● EXERCISE PROMPT:
Write out all the data again, exactly as it stands.

● DATA BLOCK:
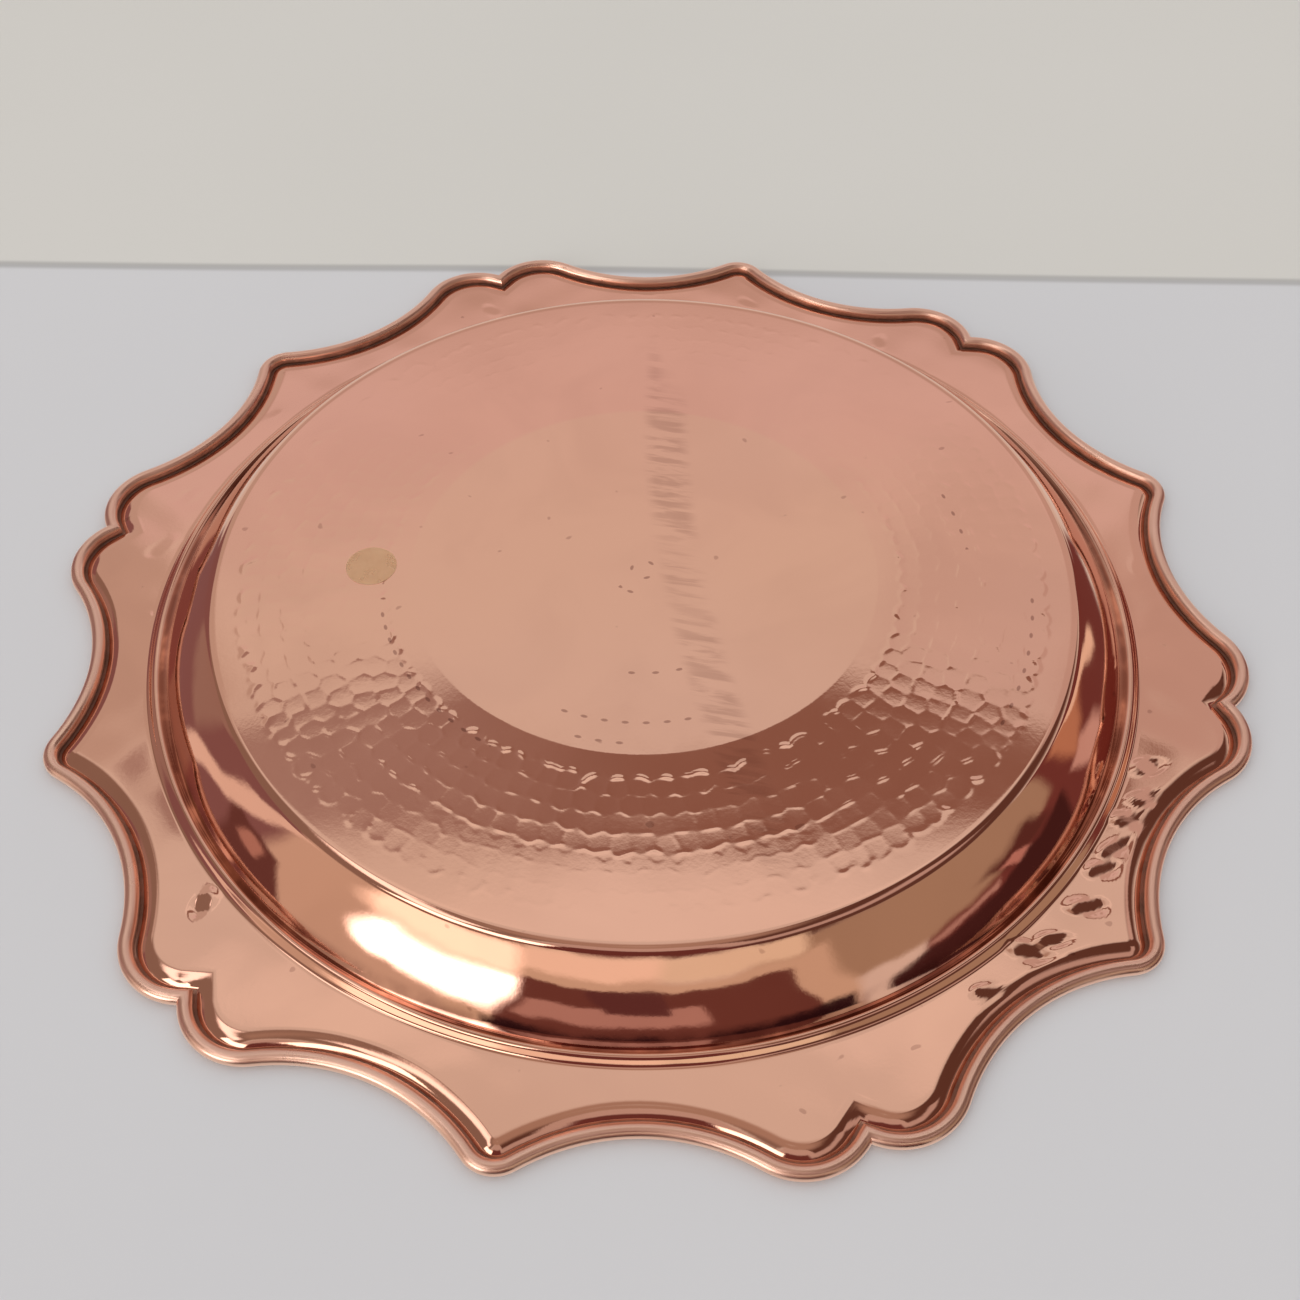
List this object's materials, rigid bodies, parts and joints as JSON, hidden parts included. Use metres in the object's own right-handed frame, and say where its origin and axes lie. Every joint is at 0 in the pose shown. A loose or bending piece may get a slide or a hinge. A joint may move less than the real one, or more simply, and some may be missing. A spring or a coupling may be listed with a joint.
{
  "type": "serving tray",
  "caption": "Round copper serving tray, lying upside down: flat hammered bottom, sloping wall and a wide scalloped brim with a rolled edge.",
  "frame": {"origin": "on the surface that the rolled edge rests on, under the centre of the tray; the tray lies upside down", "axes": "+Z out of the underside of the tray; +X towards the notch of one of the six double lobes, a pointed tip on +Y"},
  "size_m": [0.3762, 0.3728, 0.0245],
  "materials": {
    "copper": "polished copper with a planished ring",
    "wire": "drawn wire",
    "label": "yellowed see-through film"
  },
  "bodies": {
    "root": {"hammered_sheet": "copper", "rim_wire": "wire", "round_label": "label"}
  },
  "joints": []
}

● EXERCISE OUTPUT:
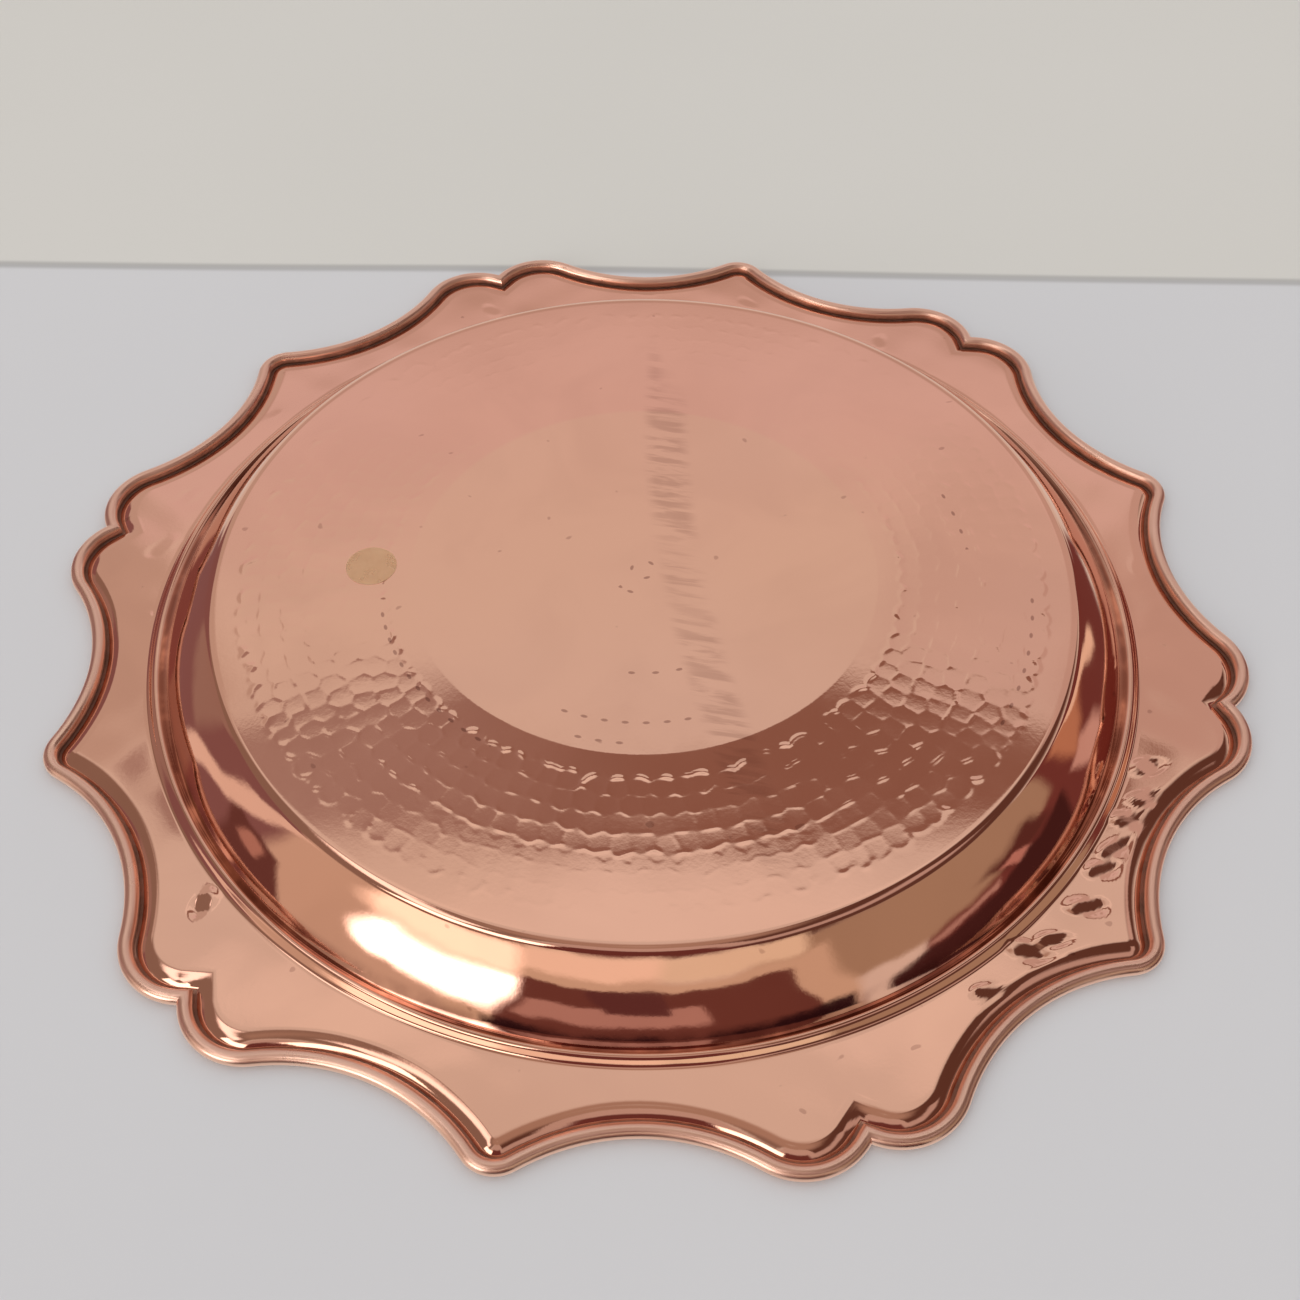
List this object's materials, rigid bodies, parts and joints as JSON, hidden parts included. Use metres in the object's own right-handed frame, and say where its origin and axes lie. Every joint is at 0 in the pose shown. A loose or bending piece may get a slide or a hinge. A joint may move less than the real one, or more simply, and some may be missing. A spring or a coupling may be listed with a joint.
{
  "type": "serving tray",
  "caption": "Round copper serving tray, lying upside down: flat hammered bottom, sloping wall and a wide scalloped brim with a rolled edge.",
  "frame": {"origin": "on the surface that the rolled edge rests on, under the centre of the tray; the tray lies upside down", "axes": "+Z out of the underside of the tray; +X towards the notch of one of the six double lobes, a pointed tip on +Y"},
  "size_m": [0.3762, 0.3728, 0.0245],
  "materials": {
    "copper": "polished copper with a planished ring",
    "wire": "drawn wire",
    "label": "yellowed see-through film"
  },
  "bodies": {
    "root": {"hammered_sheet": "copper", "rim_wire": "wire", "round_label": "label"}
  },
  "joints": []
}